Fearghal Bannon and Daniel Keenan look at how Leinster are progressing without their World Cup stars

Leinster have made a stuttering start to this year’s Rabo Direct Pro 12 League, but with fourteen players missing thanks to the World Cup, expecting them to continue their amazing form from last season would be unrealistic. New players are being blooded, while coach Joe Schmidt also has to deal with several injuries.

Ian Madigan has benefited from injuries to Mat Berquist and the unfortunate retirement of Ian McKinley, becoming the province’s first choice fly-half in the absence of Jonathan Sexton. Madigan has looked composed on the ball so far and has kicked well, while also controlling the game with remarkable confidence. Not taking the place kicks is more of a testament to Isa Nacewa’s faultlessness rather than Madigan’s inability.

Madigan has shown his potential in the games so far, with tries against Dragons and Warriors, and his importance to Schmidt during the World Cup is unparalleled by anybody else at Leinster. Should he pick up an injury, Academy fly-half Noel Reid is the only other specialist No.10 at the province who can realistically play, and he was given game time against the league’s minnows, Aironi, in case worst comes to worst.

Eoin O’Malley has been a regular fixture in Schmidt’s side this season, without particularly impressing, and his berth at outside centre has to be put down to a lack of alternatives, rather than impressive form. Fionn Carr and Dave Kearney have added a huge amount of pace to the Leinster flanks, but Andrew Conway’s injury is sure to be of huge annoyance to Schmidt, since this period would have given the twenty year old a real chance for prolonged game time.

Isa Nacewa has continued his brilliant form this year, and looks like an all-round perfect fullback, which will mean Schmidt will be faced with a dilemma when Rob Kearney returns from World Cup action. Kearney posses a phenomenal combination of pace, strength and footwork but is let down by poor counterattacking, too often bringing the ball into contact rather than releasing players outside him. Nacewa thrives on the counter attack, so a switch to the wing for Kearney, who possesses the attributes and has never truly been tested there, is an exciting possibility. Kearney originally broke into the Leinster team as a winger, before converting to fullback.

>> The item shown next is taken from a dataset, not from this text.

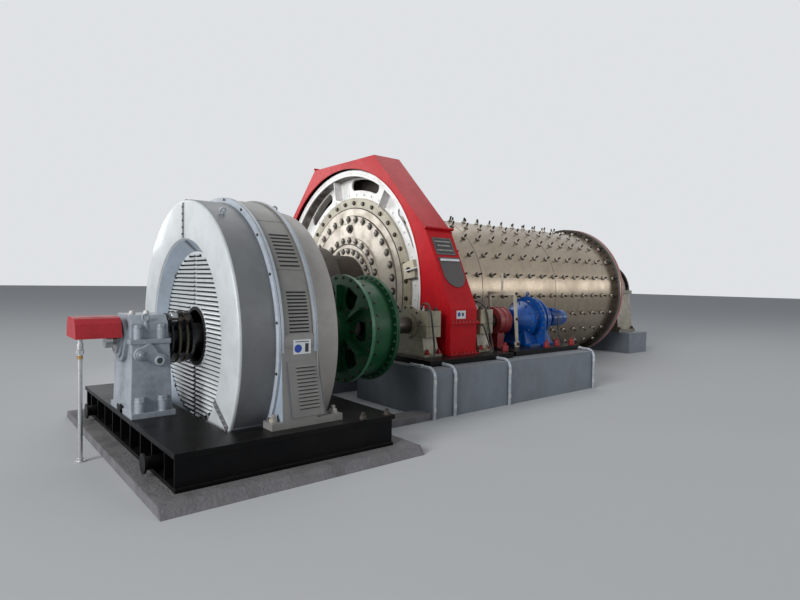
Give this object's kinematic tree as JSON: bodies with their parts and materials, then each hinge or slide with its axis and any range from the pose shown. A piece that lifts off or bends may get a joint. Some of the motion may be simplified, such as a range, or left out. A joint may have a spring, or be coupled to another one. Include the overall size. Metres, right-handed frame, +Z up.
{
  "type": "overflow ball mill",
  "caption": "Horizontal overflow ball mill on concrete piers, with guarded girth gear, low-speed motor, air clutch, pinion drive and inching drive.",
  "frame": {"origin": "on the pit floor under the mill's axis, in the middle of the drive-end bearing pier", "axes": "+X along the mill from the motor towards the feed end, +Y across it away from the pinion, +Z up"},
  "size_m": [12.693, 6.1586, 4.3353],
  "materials": {
    "concrete": "cast concrete, painted grey and worn",
    "black_paint": "black gloss paint, dusty",
    "grey_paint": "pale grey paint",
    "mid_grey": "grey paint on castings",
    "olive_paint": "pale olive paint on castings",
    "red_paint": "bright red paint",
    "blue_paint": "blue paint",
    "green_paint": "blue-green paint",
    "white_paint": "white paint",
    "tan_paint": "tan and silver paint",
    "black_iron": "dark greased steel teeth",
    "steel": "machined steel",
    "galvanised": "zinc-coated pipe"
  },
  "bodies": {
    "plant": {"motor_pad": "concrete", "pinion_plinth": "concrete", "drive_pier": "concrete", "feed_pier": "concrete", "motor_bed": "black_paint", "stator_frame": "grey_paint", "front_cover": "grey_paint", "front_grille": "grey_paint", "rear_cover": "grey_paint", "front_pedestal": "mid_grey", "rear_pedestal": "mid_grey", "brush_gear": "mid_grey", "air_union_guard": "red_paint", "air_supply_pipe": "galvanised", "guard_top": "red_paint", "guard_front": "red_paint", "guard_sump": "red_paint", "guard_rear": "red_paint", "guard_pit": "red_paint", "inspection_cover": "red_paint", "pinion_sole_plate": "black_paint", "near_pinion_bearing": "olive_paint", "far_pinion_bearing": "olive_paint", "slow_drive_base": "black_paint", "coupling_guard": "red_paint", "slow_drive_gearbox": "blue_paint", "slow_drive_motor": "blue_paint", "engaging_lever": "olive_paint", "drive_bearing": "mid_grey", "feed_bearing": "mid_grey", "cable_conduits": "white_paint"},
    "mill": {"mill_shell": "tan_paint", "drive_head": "olive_paint", "feed_head": "tan_paint", "feed_collar": "tan_paint", "gear_web": "white_paint", "gear_rim_a": "black_iron", "gear_rim_b": "black_iron"},
    "pinion_set": {"pinion_shaft": "steel", "pinion": "black_iron", "clutch_drum": "green_paint"},
    "motor_rotor": {"motor_shaft": "steel", "rotor_wheel": "black_iron", "slip_rings": "steel", "clutch_spider": "green_paint", "clutch_rim": "green_paint"}
  },
  "joints": [
    {"name": "mill_spin", "type": "hinge", "parent": "plant", "child": "mill", "pos_m": [0, 0, 2.156], "axis": [1, 0, 0], "continuous": true},
    {"name": "pinion_spin", "type": "hinge", "parent": "plant", "child": "pinion_set", "pos_m": [0, -2.24464, 1.756], "axis": [1, 0, 0], "continuous": true},
    {"name": "motor_spin", "type": "hinge", "parent": "plant", "child": "motor_rotor", "pos_m": [0, -2.24464, 1.756], "axis": [1, 0, 0], "continuous": true}
  ],
  "couplings": [
    {"joint": "pinion_spin", "follows": "mill_spin", "ratio": -8.5}
  ]
}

Tighthead prop has long been an area of concern for Ireland. Despite the temporary reprieve that Mike Ross has provided, the thirty-one-year-old won’t be around for much longer, and Jamie Hagan has become the heir apparent to Ireland’s scrummaging messiah. Hagan has started four games, only being dropped for the Scarlets game to give Leinster’s new recruit, Nathan White, game time and a chance to impress. Hagan has looked strong in the scrum, and was even rushed back for The Dragons game after getting a black eye against Ospreys seven days previous, despite White being fit.

The biggest step-up of any player has been from former UCD man Rhys Ruddock. The U20 Six Nations winning captain, already with a senior cap to his name, became the youngest Leinster captain ever when he captained them against Aironi in February, and has continued to lead the team in the absence of his more illustrious colleagues.

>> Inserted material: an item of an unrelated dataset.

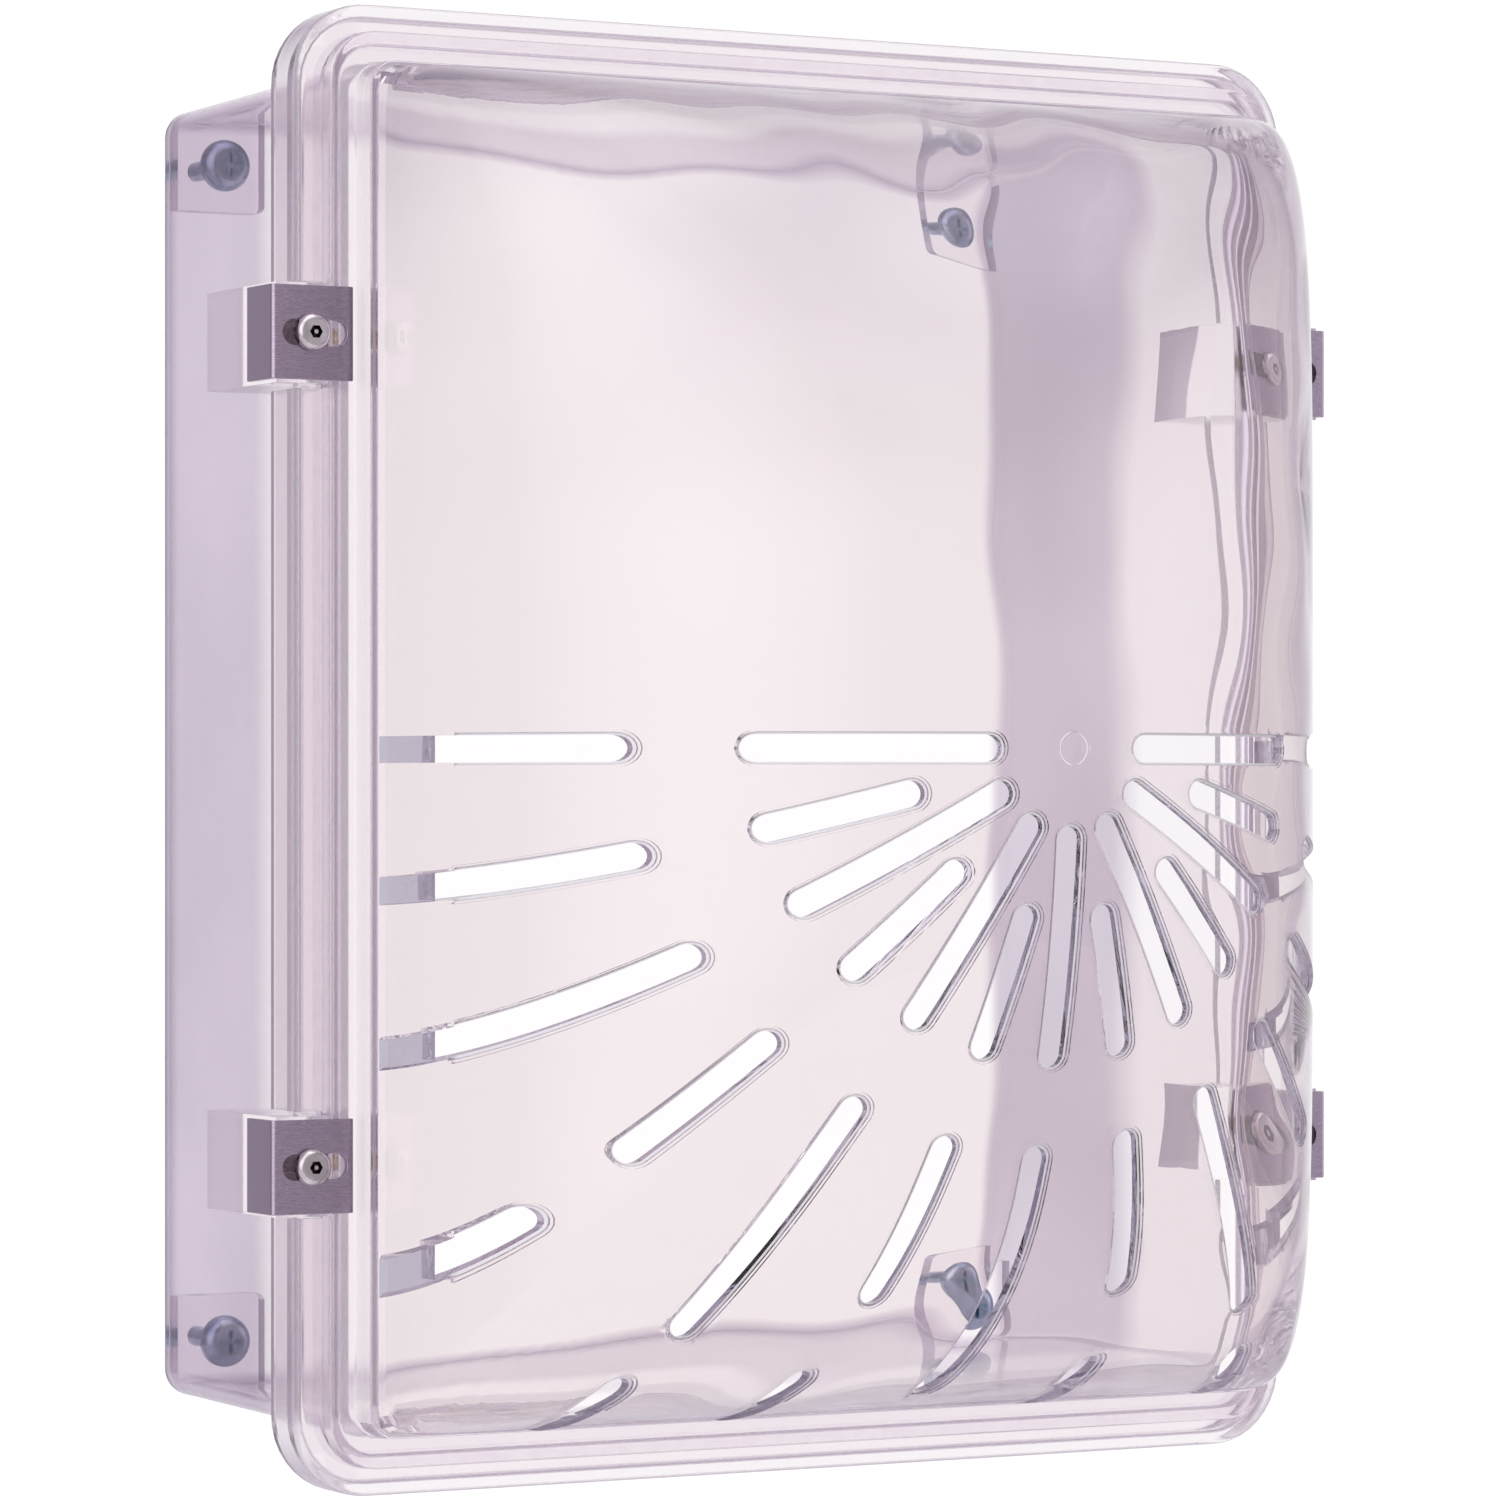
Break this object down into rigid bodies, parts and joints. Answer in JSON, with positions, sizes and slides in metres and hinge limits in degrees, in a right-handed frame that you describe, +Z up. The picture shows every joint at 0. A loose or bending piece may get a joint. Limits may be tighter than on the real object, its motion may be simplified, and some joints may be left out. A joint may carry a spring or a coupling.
{
  "type": "device protective cover",
  "caption": "Clear wall-mounted protective cover: a tray with a screw-held domed front whose lower half has rays of open slots, clamped by sliding L clips.",
  "frame": {"origin": "centre of the rear face that lies on the wall", "axes": "+Z up, +X to the right seen from the front, the front faces -Y and +Y points into the wall"},
  "size_m": [0.34, 0.2832, 0.405],
  "materials": {
    "cover_clear": "clear moulded polycarbonate, glossy",
    "tray_clear": "clear moulded polycarbonate, glossy",
    "block_clear": "clear cast blocks",
    "gasket": "translucent silicone",
    "stainless": "brushed stainless strip",
    "screw_steel": "bright stainless",
    "brass_insert": "turned",
    "zinc": "bright blue zinc plate"
  },
  "bodies": {
    "housing": {"back_box": "tray_clear", "cover": "cover_clear", "cover_gasket": "gasket", "clip_insert_left_upper": "brass_insert", "clip_insert_left_lower": "brass_insert", "clip_insert_right_upper": "brass_insert", "clip_insert_right_lower": "brass_insert", "mount_screw_left_upper": "zinc", "mount_screw_left_lower": "zinc", "mount_screw_right_upper": "zinc", "mount_screw_right_lower": "zinc", "corner_block_left_upper": "block_clear", "corner_block_left_lower": "block_clear", "corner_block_right_upper": "block_clear", "corner_block_right_lower": "block_clear"},
    "clip_left_upper": {"clip_left_upper": "stainless"},
    "clip_screw_left_upper": {"clip_screw_left_upper": "screw_steel"},
    "clip_left_lower": {"clip_left_lower": "stainless"},
    "clip_screw_left_lower": {"clip_screw_left_lower": "screw_steel"},
    "clip_right_upper": {"clip_right_upper": "stainless"},
    "clip_screw_right_upper": {"clip_screw_right_upper": "screw_steel"},
    "clip_right_lower": {"clip_right_lower": "stainless"},
    "clip_screw_right_lower": {"clip_screw_right_lower": "screw_steel"}
  },
  "joints": [
    {"name": "slide_clip_left_upper", "type": "slide", "parent": "housing", "child": "clip_left_upper", "axis": [-1, 0, 0], "range_m": [0, 0.0078]},
    {"name": "turn_clip_screw_left_upper", "type": "hinge", "parent": "housing", "child": "clip_screw_left_upper", "pos_m": [-0.1585, -0.13, 0.112], "axis": [0, -1, 0], "continuous": true},
    {"name": "slide_clip_left_lower", "type": "slide", "parent": "housing", "child": "clip_left_lower", "axis": [-1, 0, 0], "range_m": [0, 0.0078]},
    {"name": "turn_clip_screw_left_lower", "type": "hinge", "parent": "housing", "child": "clip_screw_left_lower", "pos_m": [-0.1585, -0.13, -0.112], "axis": [0, -1, 0], "continuous": true},
    {"name": "slide_clip_right_upper", "type": "slide", "parent": "housing", "child": "clip_right_upper", "axis": [1, 0, 0], "range_m": [0, 0.0078]},
    {"name": "turn_clip_screw_right_upper", "type": "hinge", "parent": "housing", "child": "clip_screw_right_upper", "pos_m": [0.1585, -0.13, 0.112], "axis": [0, -1, 0], "continuous": true},
    {"name": "slide_clip_right_lower", "type": "slide", "parent": "housing", "child": "clip_right_lower", "axis": [1, 0, 0], "range_m": [0, 0.0078]},
    {"name": "turn_clip_screw_right_lower", "type": "hinge", "parent": "housing", "child": "clip_screw_right_lower", "pos_m": [0.1585, -0.13, -0.112], "axis": [0, -1, 0], "continuous": true}
  ]
}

Ruddock has started at No.8 or openside flanker for all but one on Leinster’s Rabo Direct Pro 12 League games, and performed admirably considering his natural position is on the blind side. His emersion as a utility back row is a massive boost for both Leinster and Ireland, but as with any utility player, he runs the risk of being played out of position to accommodate others, much like James Hook with Wales, and considering the depth of talent in the back row, Leinster would probably be happier to be grooming a young second row, rather than another battering back row.

With few prospects coming through the ranks, except for perhaps Mark Flanagan, Leinster have been vindicated in their decision to set up the “6’6’ Initiative.” The recruitment drive focuses on identifying players between the ages of seventeen and twenty-three who may have the build to play in the second row at a high level in the future, and then giving these players the top quality coaching they require in order to do so.

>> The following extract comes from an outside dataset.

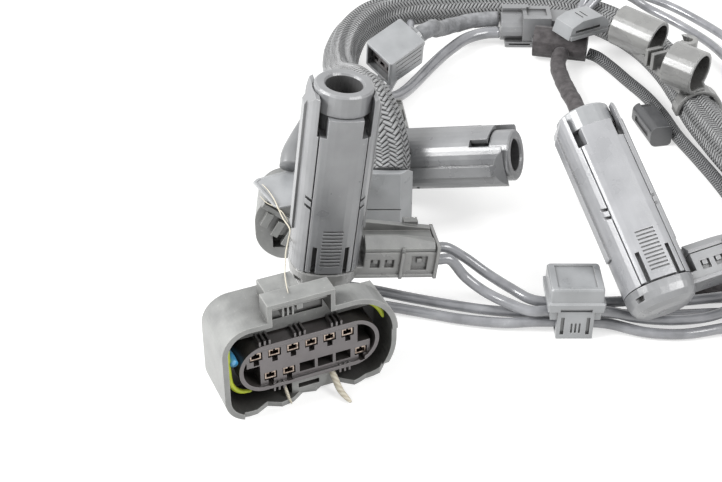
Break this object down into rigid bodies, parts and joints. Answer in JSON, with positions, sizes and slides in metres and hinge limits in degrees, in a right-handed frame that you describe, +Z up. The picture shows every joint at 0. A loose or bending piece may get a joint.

Devin Toner doesn’t seem to have the ability to play at lock properly: at 6”10, he is an excellent line-out option, but offers little else around the park. After the departure of Ireland U20 international Mick Kearney to Connacht, the depth of talent has been further drained, though Steven Sykes’ competitive debut against Aironi on Saturday is a boost for Leinster, and potentially Ireland, should he pledge his allegiance to the country at the end of his contract.

The World Cup has highlighted the depth of talent that Joe Schmidt has on hand, and though some are misfiring, the youth and energy of the European Champions seems to be overcoming any problems, as the cracks which were so apparent in the opening weekend loss to Ospreys are gradually being filled.